* BEGIN Provided data *
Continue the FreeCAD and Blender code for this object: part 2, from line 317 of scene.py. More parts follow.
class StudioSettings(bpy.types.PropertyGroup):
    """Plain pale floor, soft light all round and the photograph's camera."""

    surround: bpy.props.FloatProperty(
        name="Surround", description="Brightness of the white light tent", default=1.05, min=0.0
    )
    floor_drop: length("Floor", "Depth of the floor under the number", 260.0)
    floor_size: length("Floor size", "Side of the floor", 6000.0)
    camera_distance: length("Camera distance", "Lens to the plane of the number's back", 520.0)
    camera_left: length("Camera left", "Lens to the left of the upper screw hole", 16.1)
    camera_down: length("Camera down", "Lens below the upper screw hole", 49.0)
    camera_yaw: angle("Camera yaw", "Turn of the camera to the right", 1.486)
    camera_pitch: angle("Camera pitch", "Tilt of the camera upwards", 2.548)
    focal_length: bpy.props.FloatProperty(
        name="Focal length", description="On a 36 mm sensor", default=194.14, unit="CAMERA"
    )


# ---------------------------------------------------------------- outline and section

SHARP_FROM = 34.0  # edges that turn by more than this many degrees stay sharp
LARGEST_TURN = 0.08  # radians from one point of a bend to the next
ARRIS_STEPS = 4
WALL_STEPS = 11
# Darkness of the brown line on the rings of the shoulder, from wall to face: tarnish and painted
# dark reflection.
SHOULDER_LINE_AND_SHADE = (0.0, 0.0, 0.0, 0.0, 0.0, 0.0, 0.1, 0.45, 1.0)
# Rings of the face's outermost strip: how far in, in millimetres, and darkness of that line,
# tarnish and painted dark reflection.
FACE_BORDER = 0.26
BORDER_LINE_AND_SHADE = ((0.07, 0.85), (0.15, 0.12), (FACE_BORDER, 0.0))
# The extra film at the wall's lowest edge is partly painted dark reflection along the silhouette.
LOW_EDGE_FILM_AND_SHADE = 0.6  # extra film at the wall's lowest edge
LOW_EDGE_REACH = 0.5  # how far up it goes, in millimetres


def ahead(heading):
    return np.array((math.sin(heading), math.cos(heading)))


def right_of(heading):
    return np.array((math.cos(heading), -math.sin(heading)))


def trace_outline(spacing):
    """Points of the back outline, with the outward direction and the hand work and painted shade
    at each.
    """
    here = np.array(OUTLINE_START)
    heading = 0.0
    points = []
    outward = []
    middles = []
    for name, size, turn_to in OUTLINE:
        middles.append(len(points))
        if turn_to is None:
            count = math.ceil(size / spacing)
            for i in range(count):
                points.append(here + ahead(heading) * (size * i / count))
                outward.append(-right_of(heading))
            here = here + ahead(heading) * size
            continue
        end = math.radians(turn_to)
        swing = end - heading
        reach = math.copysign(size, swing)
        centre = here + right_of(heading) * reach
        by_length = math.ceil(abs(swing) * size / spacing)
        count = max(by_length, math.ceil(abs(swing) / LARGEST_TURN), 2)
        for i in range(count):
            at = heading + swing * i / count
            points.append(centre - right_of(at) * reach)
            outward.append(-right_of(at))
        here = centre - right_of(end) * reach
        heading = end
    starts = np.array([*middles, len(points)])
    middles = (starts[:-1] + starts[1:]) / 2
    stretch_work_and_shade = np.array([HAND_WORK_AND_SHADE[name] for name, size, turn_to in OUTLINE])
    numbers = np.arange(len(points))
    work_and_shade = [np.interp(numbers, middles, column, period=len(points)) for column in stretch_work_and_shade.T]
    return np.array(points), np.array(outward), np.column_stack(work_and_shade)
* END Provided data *
**What is needed**
Copy out the whole listing exactly.

**Answer to the task**
Continue the FreeCAD and Blender code for this object: part 2, from line 317 of scene.py. More parts follow.
class StudioSettings(bpy.types.PropertyGroup):
    """Plain pale floor, soft light all round and the photograph's camera."""

    surround: bpy.props.FloatProperty(
        name="Surround", description="Brightness of the white light tent", default=1.05, min=0.0
    )
    floor_drop: length("Floor", "Depth of the floor under the number", 260.0)
    floor_size: length("Floor size", "Side of the floor", 6000.0)
    camera_distance: length("Camera distance", "Lens to the plane of the number's back", 520.0)
    camera_left: length("Camera left", "Lens to the left of the upper screw hole", 16.1)
    camera_down: length("Camera down", "Lens below the upper screw hole", 49.0)
    camera_yaw: angle("Camera yaw", "Turn of the camera to the right", 1.486)
    camera_pitch: angle("Camera pitch", "Tilt of the camera upwards", 2.548)
    focal_length: bpy.props.FloatProperty(
        name="Focal length", description="On a 36 mm sensor", default=194.14, unit="CAMERA"
    )


# ---------------------------------------------------------------- outline and section

SHARP_FROM = 34.0  # edges that turn by more than this many degrees stay sharp
LARGEST_TURN = 0.08  # radians from one point of a bend to the next
ARRIS_STEPS = 4
WALL_STEPS = 11
# Darkness of the brown line on the rings of the shoulder, from wall to face: tarnish and painted
# dark reflection.
SHOULDER_LINE_AND_SHADE = (0.0, 0.0, 0.0, 0.0, 0.0, 0.0, 0.1, 0.45, 1.0)
# Rings of the face's outermost strip: how far in, in millimetres, and darkness of that line,
# tarnish and painted dark reflection.
FACE_BORDER = 0.26
BORDER_LINE_AND_SHADE = ((0.07, 0.85), (0.15, 0.12), (FACE_BORDER, 0.0))
# The extra film at the wall's lowest edge is partly painted dark reflection along the silhouette.
LOW_EDGE_FILM_AND_SHADE = 0.6  # extra film at the wall's lowest edge
LOW_EDGE_REACH = 0.5  # how far up it goes, in millimetres


def ahead(heading):
    return np.array((math.sin(heading), math.cos(heading)))


def right_of(heading):
    return np.array((math.cos(heading), -math.sin(heading)))


def trace_outline(spacing):
    """Points of the back outline, with the outward direction and the hand work and painted shade
    at each.
    """
    here = np.array(OUTLINE_START)
    heading = 0.0
    points = []
    outward = []
    middles = []
    for name, size, turn_to in OUTLINE:
        middles.append(len(points))
        if turn_to is None:
            count = math.ceil(size / spacing)
            for i in range(count):
                points.append(here + ahead(heading) * (size * i / count))
                outward.append(-right_of(heading))
            here = here + ahead(heading) * size
            continue
        end = math.radians(turn_to)
        swing = end - heading
        reach = math.copysign(size, swing)
        centre = here + right_of(heading) * reach
        by_length = math.ceil(abs(swing) * size / spacing)
        count = max(by_length, math.ceil(abs(swing) / LARGEST_TURN), 2)
        for i in range(count):
            at = heading + swing * i / count
            points.append(centre - right_of(at) * reach)
            outward.append(-right_of(at))
        here = centre - right_of(end) * reach
        heading = end
    starts = np.array([*middles, len(points)])
    middles = (starts[:-1] + starts[1:]) / 2
    stretch_work_and_shade = np.array([HAND_WORK_AND_SHADE[name] for name, size, turn_to in OUTLINE])
    numbers = np.arange(len(points))
    work_and_shade = [np.interp(numbers, middles, column, period=len(points)) for column in stretch_work_and_shade.T]
    return np.array(points), np.array(outward), np.column_stack(work_and_shade)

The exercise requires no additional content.